Tipping is not mandatory but it is greatly appreciated. If you are very happy with the service provided and you can afford to tip, that would be nice. A groomer is a hair stylist, so do what you would do if you got your own hair cut.
I tip my hair lady 20% because I love her and she does a great job.


----------



## alphadoginthehouse (Jun 7, 2008)

Thanks. It was a bath and nail trim so I gave them $2 for each dog (for a $15 job). Neither one of them is happy with me but I know they are glad to be home. They are so soft and sweet smelling, with nails that are not so lethal!


----------



## nac1089 (Jan 18, 2009)

Usually everytime I take my dog to get groomed, to be honest, I always tip my groomer $5 because they always do a wonderful job on her. Plus, the groomer that grooms my dog happens to be a neighbor of mine a little ways down the street. I went to school my entire life with her daughter. She just does such a wonderful job with my dog.

I would at least always give a groomer a little something, not necessairly $5, but even for a bath and nail trim, a little tip doesn't hurt.


----------



## Marsh Muppet (Nov 29, 2008)

I tip employees, but never the proprietor. Certain types of workers are typically low paid, and gratuities are factored into their compensation. Restaurants and bars are actually exempt from minimum wage laws for certain classes of workers. Presumably, the business owner is making money on the efforts of his/her employees, and is also making a profit on any products sold to the customer.

I completely understand how the custom of _voluntary_ gratuities serves my interests, as the customer, in excellent service. Just the same, if I had my way I'd do away with the whole charade. I'd prefer to see the operator get the pay they deserve and the prices reflective of those costs. That's just me, though.


----------



## alphadoginthehouse (Jun 7, 2008)

In this case, the groomer is the owner. It is very small and there isn't even a sign on the building. She has built her clientele through word of mouth. My neighbor takes her dog there and they even gave Mortimer (the Attack Cat) a bath and brush for me. I know that Roxxy is probably a bit difficult with her nails so I had no problem tipping. I didn't even think about it last time. I learned so much on this place, it's astounding!


----------



## MyDogJinx (Dec 1, 2008)

Though a tip is not a necessity, it is always appreciated. I know when I bathed any tip or even just an extra "Thank you, my dog looks great!" made my day.


----------



## Love's_Sophie (Sep 23, 2007)

alphadoginthehouse said:


> To All You Groomers (and Groomees )
> Butch and Roxxy are going for a bath and nail trim. It is a privately owned salon and the owner is the groomer. Do I tip? If so how much? The cost is $15 per dog. They have been once before and the nail grinding for Roxxy has lasted nearly twice as long as a regular nail trim.

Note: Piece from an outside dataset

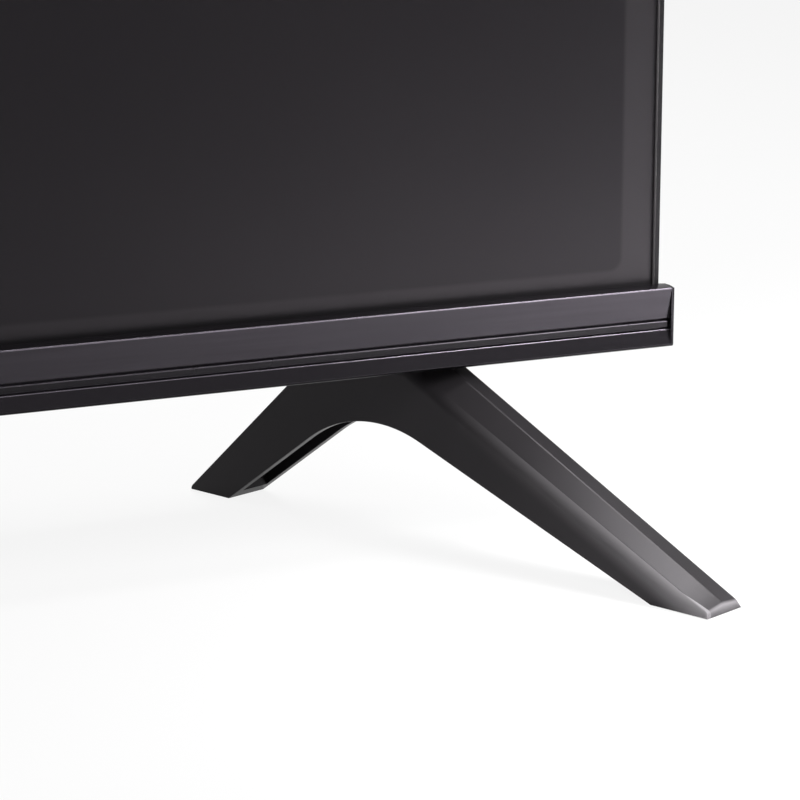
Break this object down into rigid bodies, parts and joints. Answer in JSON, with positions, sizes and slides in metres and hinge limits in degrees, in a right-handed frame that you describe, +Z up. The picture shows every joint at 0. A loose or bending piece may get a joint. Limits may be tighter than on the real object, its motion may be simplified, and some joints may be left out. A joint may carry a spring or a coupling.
{
  "type": "flat screen television",
  "caption": "Flat liquid-crystal television with a slim frame and a recessed chin bar, standing on splayed arched feet, with its backlight, boards, speakers, sockets and power button",
  "frame": {"origin": "on the floor under the centre of the outer box of the set and its feet", "axes": "+X along the screen to the viewer's right, +Y from the viewer to the back, +Z up"},
  "size_m": [0.9706, 0.1954, 0.618],
  "materials": {
    "frame_black": "fine satin black",
    "chin_satin": "satin charcoal with a faint brushed grain",
    "strip_satin": "satin charcoal",
    "screen_glass": "anti-glare satin glass, dark when off",
    "inner_plastic": "moulded black",
    "film_white": "translucent white film",
    "diffuser_white": "milky white plate",
    "tray_steel": "zinc-coated sheet",
    "reflector_white": "matt white",
    "light_board": "white solder mask on aluminium",
    "lens_clear": "clear moulded lens",
    "circuit_green": "solder mask",
    "circuit_tan": "bare laminate",
    "flex_amber": "polyimide flex",
    "cover_black": "textured moulded black",
    "screw_black": "blackened steel",
    "screw_zinc": "zinc plated",
    "post_steel": "zinc plated",
    "chip_black": "moulded epoxy",
    "sink_aluminium": "extruded, bare",
    "socket_steel": "nickel plated shell",
    "aerial_chrome": "plated",
    "socket_plastic": "moulded black",
    "transformer_dark": "ferrite and tape",
    "capacitor_sleeve": "dark sleeve",
    "pin_brass": "plated pin",
    "speaker_plastic": "moulded black",
    "cone_paper": "pressed paper",
    "magnet_steel": "ferrite and plated steel",
    "pod_plastic": "satin black",
    "window_dark": "infrared window",
    "plunger_white": "moulded",
    "button_black": "satin black",
    "foot_satin": "fine satin black",
    "pad_rubber": "soft black rubber",
    "bracket_steel": "zinc-coated sheet",
    "ribbon_white": "flat flexible cable",
    "lead_grey": "bundled wires",
    "lead_black": "sleeved wires"
  },
  "bodies": {
    "set": {"bezel_frame": "frame_black", "chin_bar": "chin_satin", "chin_accent_strip": "strip_satin", "lcd_cell": "screen_glass", "middle_frame": "inner_plastic", "prism_film": "film_white", "diffusion_film": "film_white", "diffuser_plate": "diffuser_white", "back_chassis": "tray_steel", "reflector_sheet": "reflector_white", "light_bars": "light_board", "light_lenses": "lens_clear", "source_boards": "circuit_green", "glass_flexes": "flex_amber", "rear_cover": "cover_black", "rear_cover_screws": "screw_black", "vesa_posts": "post_steel", "main_board": "circuit_green", "power_board": "circuit_tan", "board_standoffs": "post_steel", "board_screws": "screw_zinc", "processor_chips": "chip_black", "heat_sink": "sink_aluminium", "wireless_module": "circuit_green", "hdmi_sockets": "socket_steel", "usb_sockets": "socket_steel", "lan_socket": "socket_steel", "aerial_socket": "aerial_chrome", "audio_socket": "socket_plastic", "port_panel": "socket_plastic", "power_transformer": "transformer_dark", "power_capacitors": "capacitor_sleeve", "power_heat_sink": "sink_aluminium", "ac_inlet": "socket_plastic", "ac_inlet_pins": "pin_brass", "speaker_box_left": "speaker_plastic", "speaker_box_right": "speaker_plastic", "speaker_magnets": "magnet_steel", "sensor_pod": "pod_plastic", "sensor_window": "window_dark", "sensor_board": "circuit_green", "button_switch": "chip_black", "foot_left": "foot_satin", "foot_right": "foot_satin", "foot_pads": "pad_rubber", "foot_bracket_left": "bracket_steel", "foot_bracket_right": "bracket_steel", "bracket_screws": "screw_zinc", "foot_screws": "screw_black", "panel_ribbon": "ribbon_white", "power_harness": "lead_grey", "backlight_lead": "lead_grey", "button_lead": "lead_black", "speaker_leads": "lead_black"},
    "power_button": {"power_button": "button_black", "switch_plunger": "plunger_white"},
    "speaker_cone_left": {"speaker_cone_left": "cone_paper"},
    "speaker_cone_right": {"speaker_cone_right": "cone_paper"}
  },
  "joints": [
    {"name": "power_button_press", "type": "slide", "parent": "set", "child": "power_button", "axis": [0, 0, 1], "range_m": [0, 0.0005], "stiffness_N_per_m": 400},
    {"name": "speaker_cone_left_travel", "type": "slide", "parent": "set", "child": "speaker_cone_left", "axis": [0, 0, 1], "range_m": [-0.001, 0.001], "stiffness_N_per_m": 1500},
    {"name": "speaker_cone_right_travel", "type": "slide", "parent": "set", "child": "speaker_cone_right", "axis": [0, 0, 1], "range_m": [-0.001, 0.001], "stiffness_N_per_m": 1500}
  ]
}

If I had to have my dogs professionally groomed, and I liked what was done to them, I would certainly tip. If the groom was mediocre, or they didn't do atleast close to what I asked for, I probably wouldn't. My opinion of tips, even restuarant tipping, is if I enjoyed the service, I should tip...if I didn't, I shouldn't have to tip, as to me, a tip is a sign of a person's gratitude. I tell my clients to tip whatever they feel like giving, and that I am happy that they are pleased with my services.


----------



## winniec777 (Apr 20, 2008)

Poca is such a PITA to groom I frequently gave 30-50% tips. She always came out looking great and they were so great with her anxieties. A good groomer who will take the time to deal with a dog like her is worth twice as much, IMO. So I believe in tipping based not only on the service but on how much of a pain my dog is!


----------